You may have picked up on the fact that I am not a huge fan of these sports games, but I'm not the kind of player that these developers are targeting anyway. They don't try to make anything worthwhile with their games because they definitively know that they don't need to. Madden and Fifa are both in that special place in society where their audience consists of casual players who have no idea of what a game should be and so except whatever they're given. Plus, these games companies spend all of their money and influence trying to crush any competition from getting out of the gate, thus ensuring that they never have any pressure to improve.

No where is this more evident then in the Ultimate Team modes. I've already talked about both microtransactions and lootboxes before, but trust me when I say that Ultimate Team represents the worst aspects of both of them. In Ultimate Team, players are tasked with assembling their dream team of players  in order to give themselves an advantage in competitive play. How do you get these players? Well, you buy them of course! In randomized lootboxes that have tiered rarities and consumables to muddy the waters even more. This obvious pay-to-win structure would raise hell in any other genre (Like it did when they tried it with Battlefront 2), but in Fifa the audience just lap it up whilst sometimes complaining about it on Reddit. EA's big money maker of the year is always their Ultimate Team program; it makes them disgusting amounts of money and emboldens them to try their hand at implementing the same systems into all their games.

As a non sports game player, you should likely take my general disdain for the genre with a certain grain of salt; but do not fail to recognize that I am foremost a lover of video games. Even genres that I have no interest in, like racing, inspire huge degrees of respect from me; I always keep an eye on those games just to admire the craftsmanship behind them if nothing else. Yet despite that, I have no respect for the sports game industry.
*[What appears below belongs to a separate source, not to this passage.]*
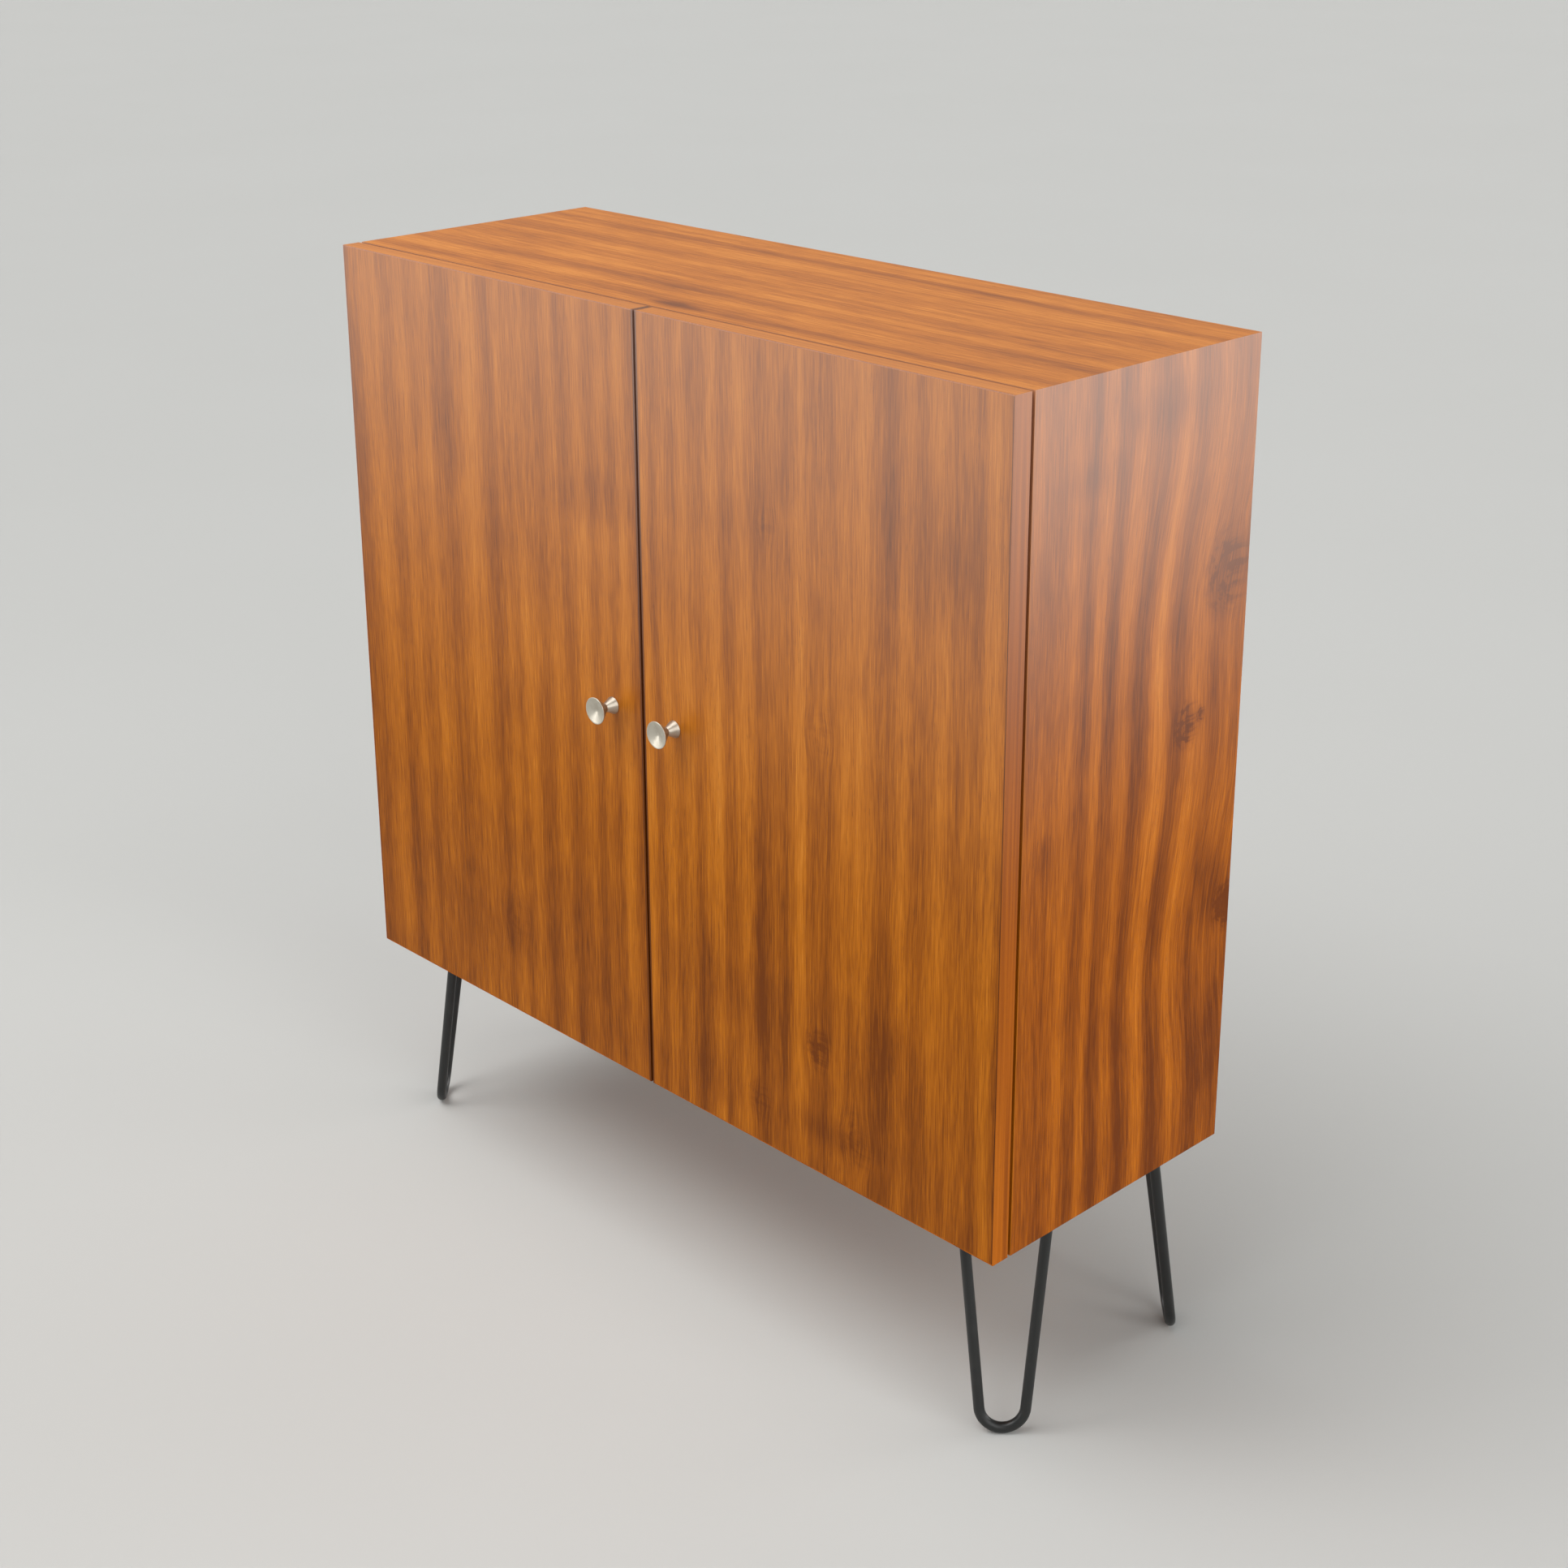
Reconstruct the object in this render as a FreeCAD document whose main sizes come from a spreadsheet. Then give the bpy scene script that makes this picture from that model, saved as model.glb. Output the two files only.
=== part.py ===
# Two-door cabinet on hairpin legs: mitred veneered carcass, overlay doors on
# concealed single-pivot cup hinges, two shelves on pins, turned knobs and magnetic catches.
# Millimetres. X runs to the right along the front, Y to the back, Z up from the floor,
# with the origin on the floor under the middle of the whole cabinet.
import FreeCAD, Part
import math
import os
import Sketcher

os.makedirs("parts", exist_ok=True)
doc = FreeCAD.newDocument("cabinet")
Vector = FreeCAD.Vector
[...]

Not one leading development team in that industry is actively attempting to forward their craft, they all just lounge about in their blood money squeezed from a customer base who don't know better.

It incenses me so much because it affects my games too. Lootboxes where conceived in the petri-dish that is sports games and now they are everywhere in AAA games. EA sports season tickets popularized the rather niche 'Season pass' gimmick and turned it into a industry standard. Who knows how long it will be before EA's next money-grubbing scheme sets it's claws into the mainstream. All I want is for sports games to be held to a higher standard, and I don't think that will happen with people like Madden and Fifa running the show. They have no competitors, no consumer pressure and no earthly reason to achieve anything higher and as a result they never do. Something has to give eventually, but until then all us pundits can do is sit on the sidelines and shake our heads disapprovingly. Maybe when the camels back breaks and these companies are in the middle of a full consumer revolt we'll have the opportunity to pat them on the back and say; "You earnt it, buddy."